## PROBLEM REQUIREMENTS
Transcribe verbatim every line from the line containing "What OpenSCAD source" to the end of the entries, including both endpoints. Output nothing beyond those lines.

(Extracted records)

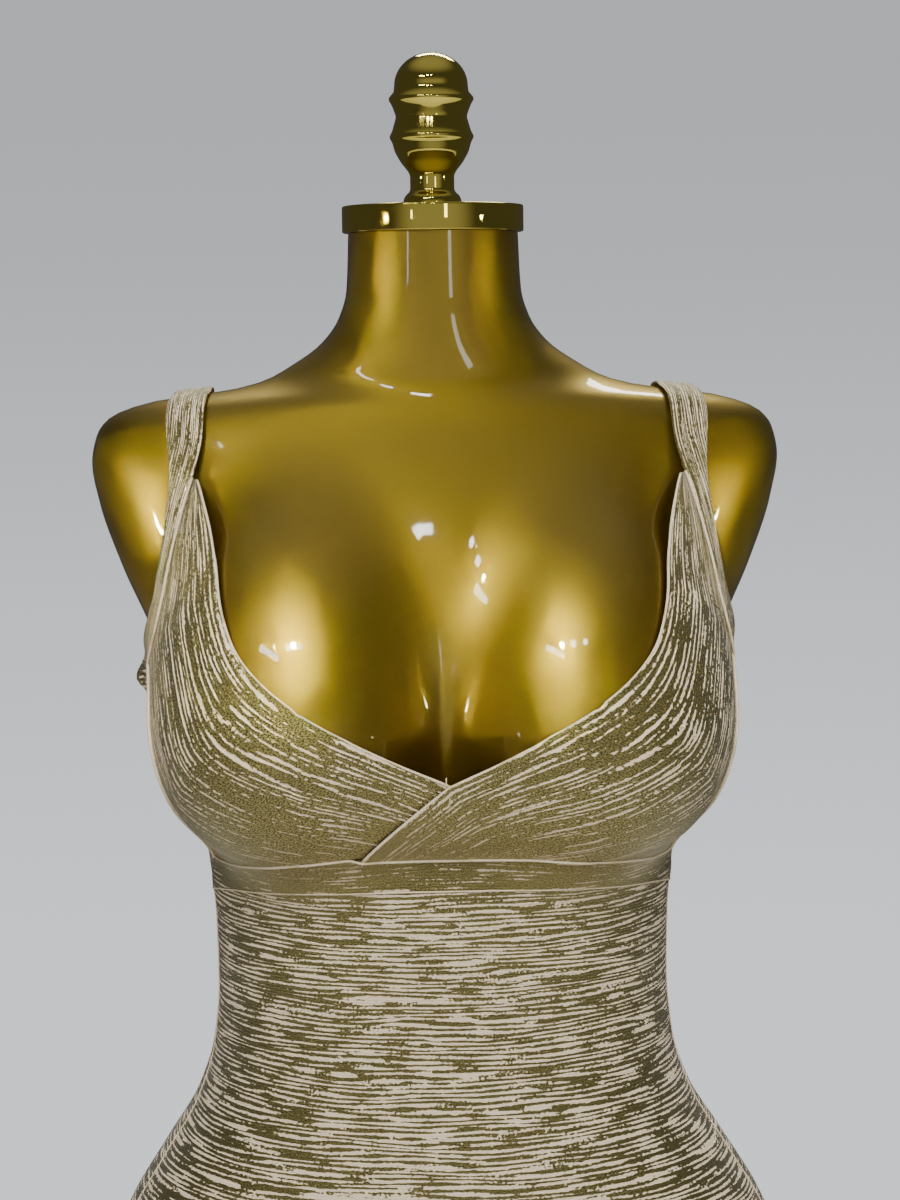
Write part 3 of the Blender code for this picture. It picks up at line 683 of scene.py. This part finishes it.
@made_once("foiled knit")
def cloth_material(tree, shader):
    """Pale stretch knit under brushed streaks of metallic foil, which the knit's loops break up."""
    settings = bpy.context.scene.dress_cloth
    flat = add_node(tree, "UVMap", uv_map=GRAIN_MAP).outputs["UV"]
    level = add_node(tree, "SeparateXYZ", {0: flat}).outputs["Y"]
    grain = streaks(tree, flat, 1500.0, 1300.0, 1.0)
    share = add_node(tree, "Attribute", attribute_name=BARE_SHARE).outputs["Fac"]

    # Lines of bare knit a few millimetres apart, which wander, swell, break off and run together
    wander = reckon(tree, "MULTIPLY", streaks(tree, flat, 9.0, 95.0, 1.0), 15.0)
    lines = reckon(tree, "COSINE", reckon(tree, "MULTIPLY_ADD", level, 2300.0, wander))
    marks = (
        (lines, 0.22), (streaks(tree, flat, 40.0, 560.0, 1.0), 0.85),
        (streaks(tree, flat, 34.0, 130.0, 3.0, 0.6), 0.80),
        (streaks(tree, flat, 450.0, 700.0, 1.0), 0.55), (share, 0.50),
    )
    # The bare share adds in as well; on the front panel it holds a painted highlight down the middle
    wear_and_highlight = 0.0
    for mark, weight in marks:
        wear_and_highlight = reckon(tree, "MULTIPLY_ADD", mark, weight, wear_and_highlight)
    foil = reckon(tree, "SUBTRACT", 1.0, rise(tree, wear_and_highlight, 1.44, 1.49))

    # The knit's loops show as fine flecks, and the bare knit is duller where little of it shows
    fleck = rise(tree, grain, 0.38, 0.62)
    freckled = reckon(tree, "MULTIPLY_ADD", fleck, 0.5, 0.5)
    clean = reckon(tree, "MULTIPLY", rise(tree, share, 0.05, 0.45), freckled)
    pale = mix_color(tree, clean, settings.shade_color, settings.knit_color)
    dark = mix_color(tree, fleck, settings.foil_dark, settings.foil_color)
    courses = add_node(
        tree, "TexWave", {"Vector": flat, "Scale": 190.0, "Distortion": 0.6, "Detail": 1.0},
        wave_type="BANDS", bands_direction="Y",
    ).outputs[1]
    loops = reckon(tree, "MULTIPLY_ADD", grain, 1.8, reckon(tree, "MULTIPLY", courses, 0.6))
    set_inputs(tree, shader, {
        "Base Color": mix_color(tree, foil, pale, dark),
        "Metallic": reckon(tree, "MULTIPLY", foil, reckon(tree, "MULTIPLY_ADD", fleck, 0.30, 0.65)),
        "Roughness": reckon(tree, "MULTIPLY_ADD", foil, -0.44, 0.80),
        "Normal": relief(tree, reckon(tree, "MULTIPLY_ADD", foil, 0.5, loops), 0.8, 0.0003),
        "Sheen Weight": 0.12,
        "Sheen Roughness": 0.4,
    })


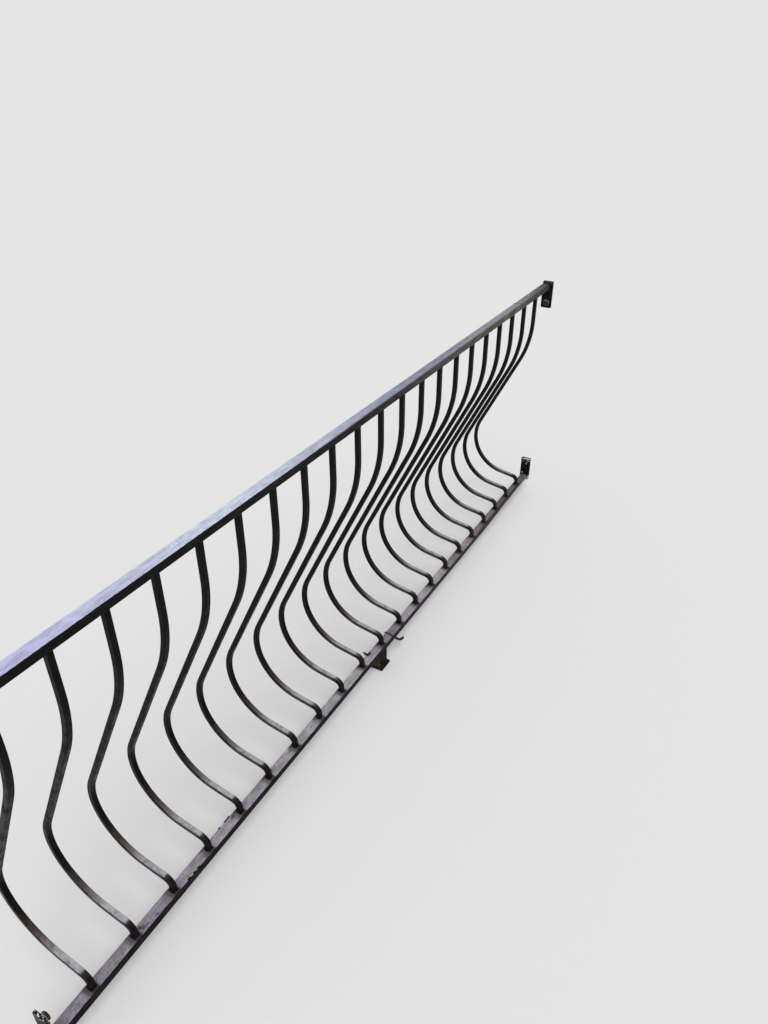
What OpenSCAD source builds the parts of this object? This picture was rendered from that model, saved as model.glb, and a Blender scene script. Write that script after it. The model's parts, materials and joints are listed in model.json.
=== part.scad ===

## RESULT FOR THIS EXERCISE
What OpenSCAD source builds the parts of this object? This picture was rendered from that model, saved as model.glb, and a Blender scene script. Write that script after it. The model's parts, materials and joints are listed in model.json.
=== part.scad ===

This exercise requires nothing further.